Alvarado lleva a pasear a Borges al Central Park de Nueva York, se encuentran casualmente con una profesora argentina. El autor de Fervor de Buenos Aires se entusiasma y le dicta a ella seis poemas. Alvarado se queda con el manuscrito y por esos imponderables del azar, termina llevándolos a mi apartamento de Madrid.

Allí los guarda sin decírmelo en uno de mis libros, lo olvida, regresa a Nueva York y no sé cuánto tiempo después regresa a Madrid, recuerda, los recupera, regresa esta vez a Bogotá, los publica y desencadena con su insólito (re) descubrimiento una polémica tan intensa que dio lugar a que Héctor Abad Faciolince escribiera un libro.

Pero hay otra fábula, no por poco conocida, menos fabulosa. La traje a cuento en el Zoom elegiaco que dediqué a Mario Arrubla a raíz de su muerte. Entonces conté que un día de aquellos años 80, Alvarado se presentó en mi piso de Madrid, triste y derrotado, porque, según él, lo habían expulsado del Marymount Manhattan College, donde era profesor de literatura, debido a un episodio de delirium tremen delante de sus alumnas.

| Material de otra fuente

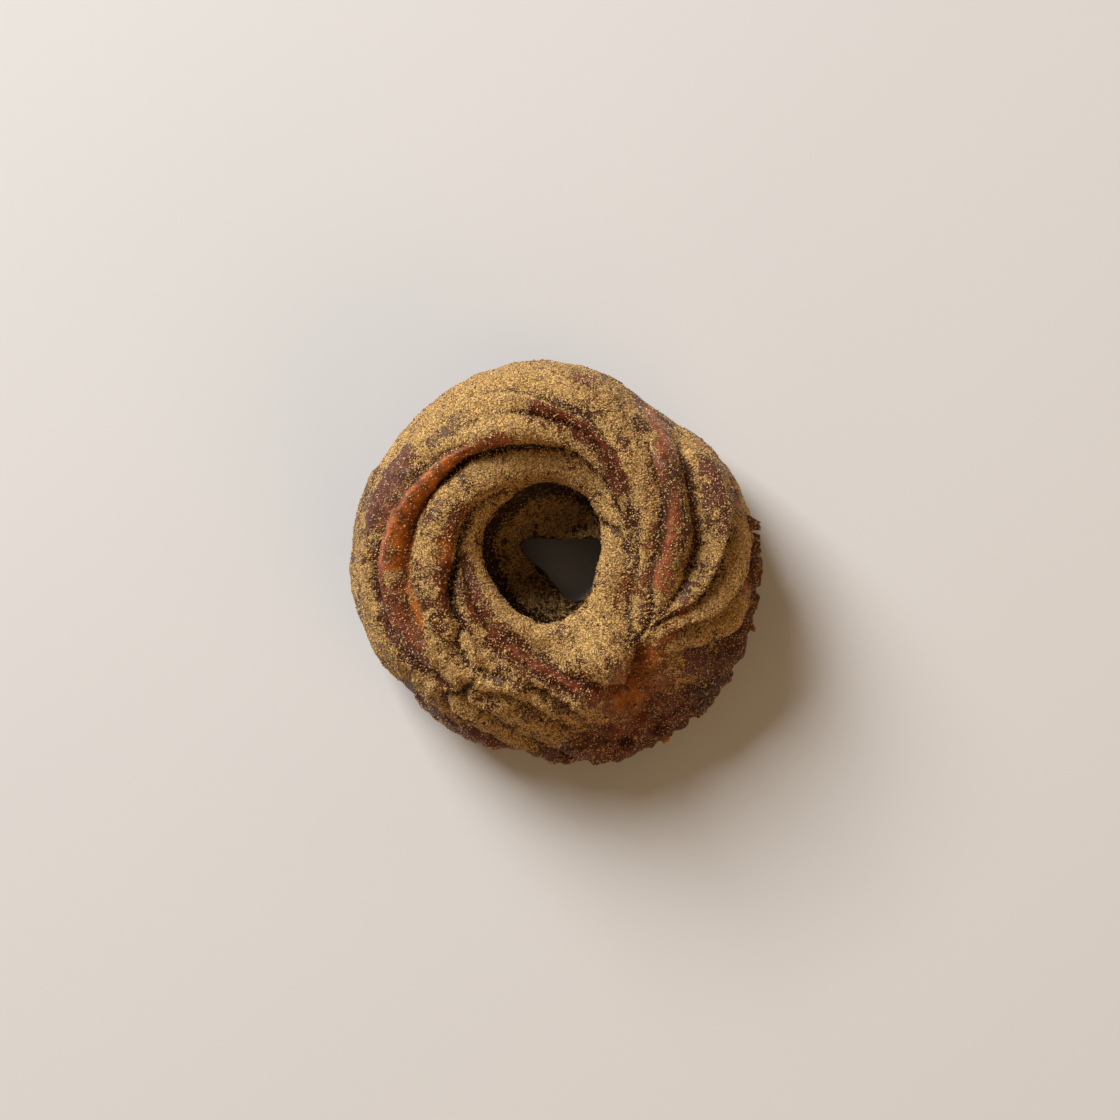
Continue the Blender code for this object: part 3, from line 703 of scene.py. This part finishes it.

Incluso me dio a leer la carta, mejor el memorial de agravios, que había enviado a la directora de esa elitista institución en protesta por su expulsión. Publiqué esa columna hace cuatro años y la di por olvidada, hasta la semana pasada, cuando recibí un correo de Myriam Ortiz, esposa de Alvarado en aquellos 80, en la que me acusa de haberle calumniado diciendo que le habían expulsado del Marymount.

“Te recuerdo que él renunció a su Academic Tenure mucho tiempo después de que estuvo en tu casa de Madrid”. Él te visitó “a comienzos de 1984 (…) y en la primavera de 1985 organizó un ciclo de escritores, cuando seguía vinculado al Marymount”. No pongo en duda el sobrio testimonio de Myriam, que confirma lo antes dicho: la imaginación de Alvarado es portentosa.